* [Task to complete] All of the data below should be written out exactly.

* [Raw data]
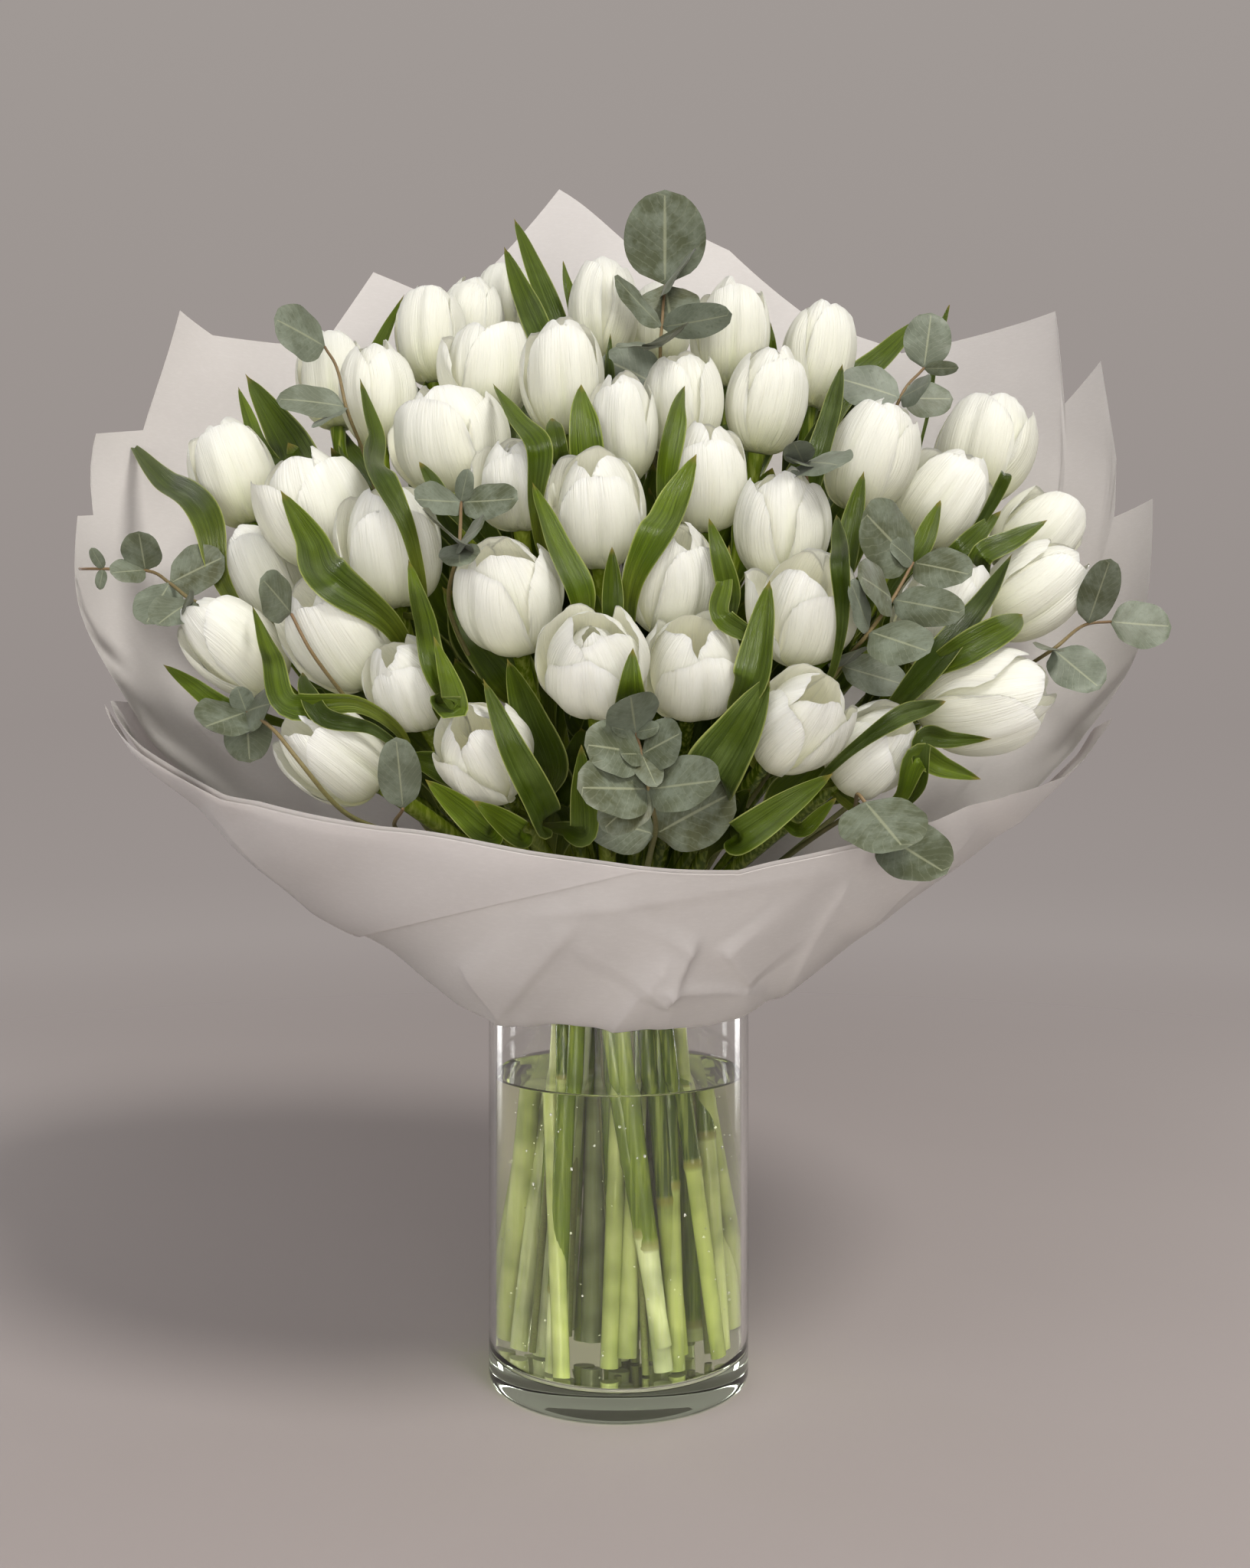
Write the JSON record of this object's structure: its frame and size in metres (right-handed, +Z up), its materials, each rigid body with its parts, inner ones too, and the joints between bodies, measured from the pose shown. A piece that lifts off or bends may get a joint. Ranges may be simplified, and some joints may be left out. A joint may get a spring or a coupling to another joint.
{
  "type": "tulip bouquet in a vase",
  "caption": "White tulips with eucalyptus, wrapped in paper and tied, standing in water in a clear glass cylinder vase.",
  "frame": {"origin": "middle of the vase's underside, on the surface it stands on", "axes": "+Z up; the open side of the wrapping faces -Y; +X to the right seen from there"},
  "size_m": [0.6415, 0.4061, 0.746],
  "materials": {
    "glass": "clear",
    "water": "clear",
    "petals": "satin",
    "greens": "satin",
    "eucalyptus": "matte",
    "paper": "matte",
    "cord": "matte"
  },
  "bodies": {
    "root": {"vase": "glass", "water": "water", "tulip_stems_and_leaves": "greens", "tulip_bloom_01": "petals", "tulip_bloom_02": "petals", "tulip_bloom_03": "petals", "tulip_bloom_04": "petals", "tulip_bloom_05": "petals", "tulip_bloom_06": "petals", "tulip_bloom_07": "petals", "tulip_bloom_08": "petals", "tulip_bloom_09": "petals", "tulip_bloom_10": "petals", "tulip_bloom_11": "petals", "tulip_bloom_12": "petals", "tulip_bloom_13": "petals", "tulip_bloom_14": "petals", "tulip_bloom_15": "petals", "tulip_bloom_16": "petals", "tulip_bloom_17": "petals", "tulip_bloom_18": "petals", "tulip_bloom_19": "petals", "tulip_bloom_20": "petals", "tulip_bloom_21": "petals", "tulip_bloom_22": "petals", "tulip_bloom_23": "petals", "tulip_bloom_24": "petals", "tulip_bloom_25": "petals", "tulip_bloom_26": "petals", "tulip_bloom_27": "petals", "tulip_bloom_28": "petals", "tulip_bloom_29": "petals", "tulip_bloom_30": "petals", "tulip_bloom_31": "petals", "tulip_bloom_32": "petals", "tulip_bloom_33": "petals", "tulip_bloom_34": "petals", "tulip_bloom_35": "petals", "tulip_bloom_36": "petals", "tulip_bloom_37": "petals", "tulip_bloom_38": "petals", "tulip_bloom_39": "petals", "tulip_bloom_40": "petals", "tulip_bloom_41": "petals", "tulip_bloom_42": "petals", "eucalyptus_branch_1": "eucalyptus", "eucalyptus_branch_2": "eucalyptus", "eucalyptus_branch_3": "eucalyptus", "eucalyptus_branch_4": "eucalyptus", "eucalyptus_branch_5": "eucalyptus", "eucalyptus_branch_6": "eucalyptus", "eucalyptus_branch_7": "eucalyptus", "eucalyptus_branch_8": "eucalyptus", "paper_back": "paper", "paper_left": "paper", "paper_right": "paper", "paper_front": "paper", "binding_cord": "cord"}
  },
  "joints": []
}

* [Reply]
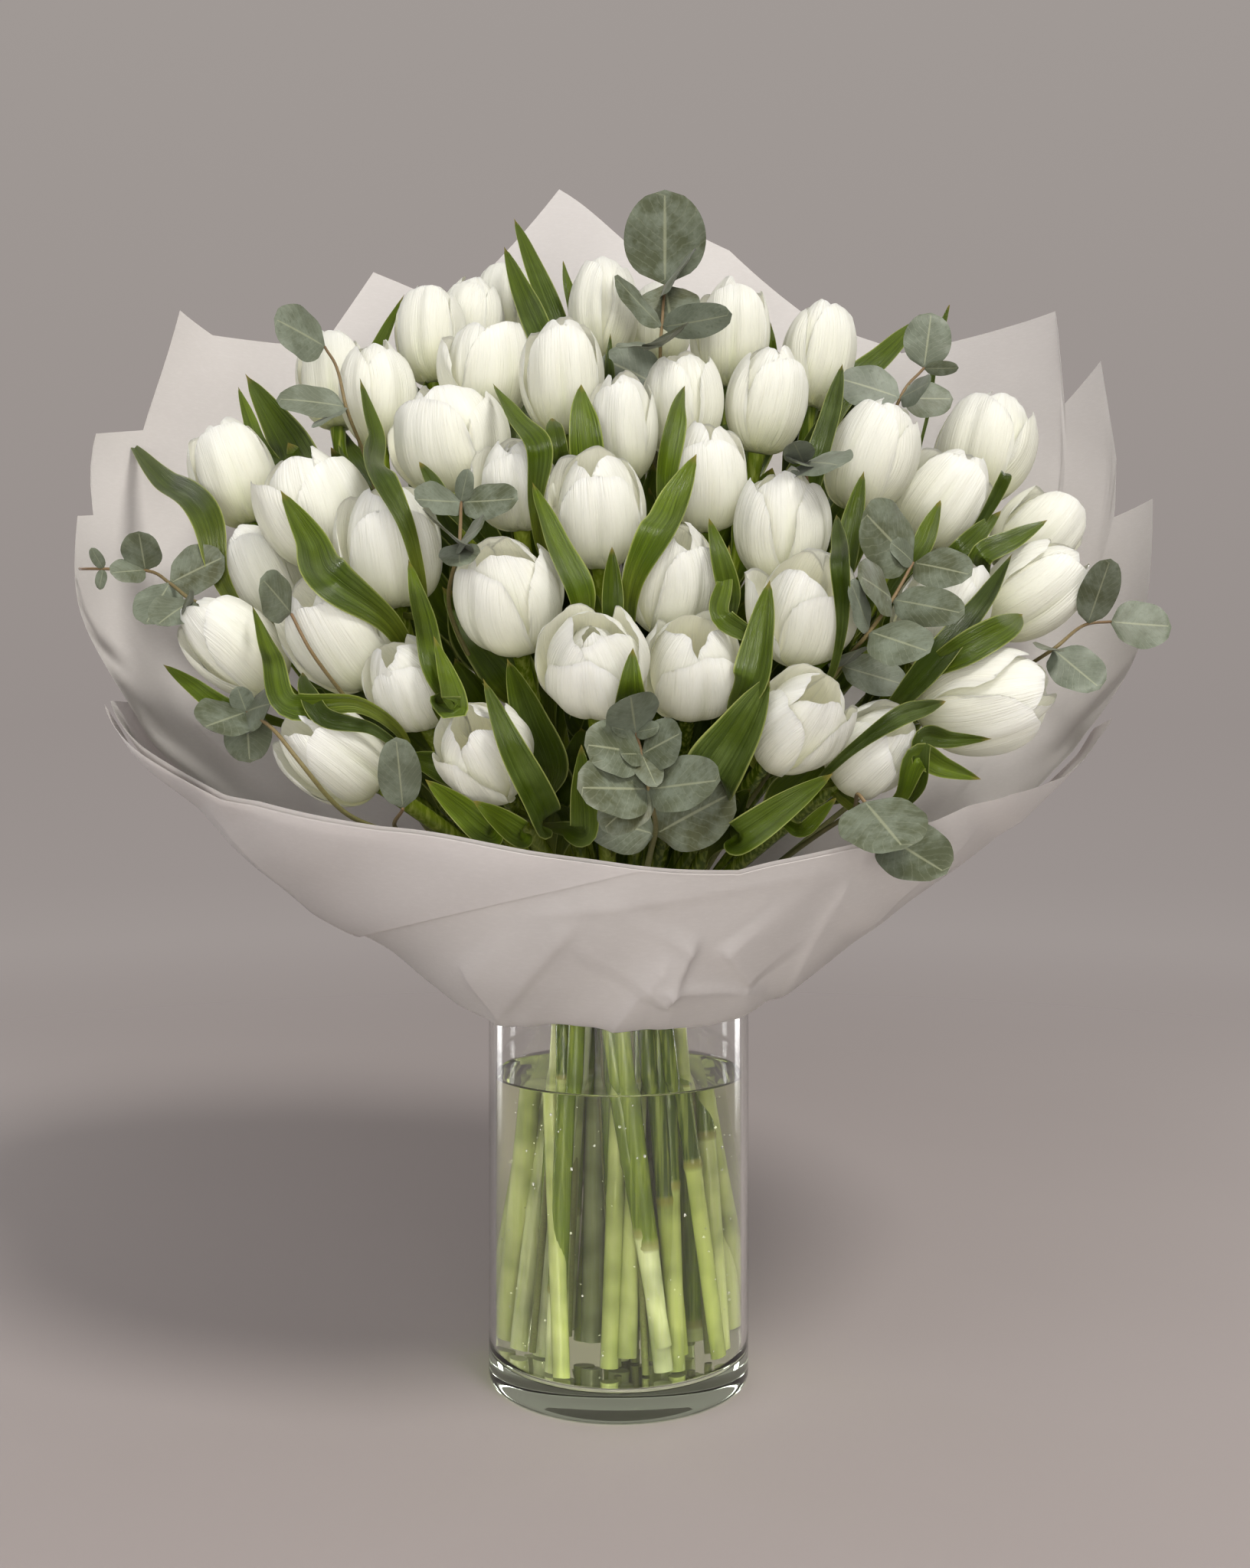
Write the JSON record of this object's structure: its frame and size in metres (right-handed, +Z up), its materials, each rigid body with its parts, inner ones too, and the joints between bodies, measured from the pose shown. A piece that lifts off or bends may get a joint. Ranges may be simplified, and some joints may be left out. A joint may get a spring or a coupling to another joint.
{
  "type": "tulip bouquet in a vase",
  "caption": "White tulips with eucalyptus, wrapped in paper and tied, standing in water in a clear glass cylinder vase.",
  "frame": {"origin": "middle of the vase's underside, on the surface it stands on", "axes": "+Z up; the open side of the wrapping faces -Y; +X to the right seen from there"},
  "size_m": [0.6415, 0.4061, 0.746],
  "materials": {
    "glass": "clear",
    "water": "clear",
    "petals": "satin",
    "greens": "satin",
    "eucalyptus": "matte",
    "paper": "matte",
    "cord": "matte"
  },
  "bodies": {
    "root": {"vase": "glass", "water": "water", "tulip_stems_and_leaves": "greens", "tulip_bloom_01": "petals", "tulip_bloom_02": "petals", "tulip_bloom_03": "petals", "tulip_bloom_04": "petals", "tulip_bloom_05": "petals", "tulip_bloom_06": "petals", "tulip_bloom_07": "petals", "tulip_bloom_08": "petals", "tulip_bloom_09": "petals", "tulip_bloom_10": "petals", "tulip_bloom_11": "petals", "tulip_bloom_12": "petals", "tulip_bloom_13": "petals", "tulip_bloom_14": "petals", "tulip_bloom_15": "petals", "tulip_bloom_16": "petals", "tulip_bloom_17": "petals", "tulip_bloom_18": "petals", "tulip_bloom_19": "petals", "tulip_bloom_20": "petals", "tulip_bloom_21": "petals", "tulip_bloom_22": "petals", "tulip_bloom_23": "petals", "tulip_bloom_24": "petals", "tulip_bloom_25": "petals", "tulip_bloom_26": "petals", "tulip_bloom_27": "petals", "tulip_bloom_28": "petals", "tulip_bloom_29": "petals", "tulip_bloom_30": "petals", "tulip_bloom_31": "petals", "tulip_bloom_32": "petals", "tulip_bloom_33": "petals", "tulip_bloom_34": "petals", "tulip_bloom_35": "petals", "tulip_bloom_36": "petals", "tulip_bloom_37": "petals", "tulip_bloom_38": "petals", "tulip_bloom_39": "petals", "tulip_bloom_40": "petals", "tulip_bloom_41": "petals", "tulip_bloom_42": "petals", "eucalyptus_branch_1": "eucalyptus", "eucalyptus_branch_2": "eucalyptus", "eucalyptus_branch_3": "eucalyptus", "eucalyptus_branch_4": "eucalyptus", "eucalyptus_branch_5": "eucalyptus", "eucalyptus_branch_6": "eucalyptus", "eucalyptus_branch_7": "eucalyptus", "eucalyptus_branch_8": "eucalyptus", "paper_back": "paper", "paper_left": "paper", "paper_right": "paper", "paper_front": "paper", "binding_cord": "cord"}
  },
  "joints": []
}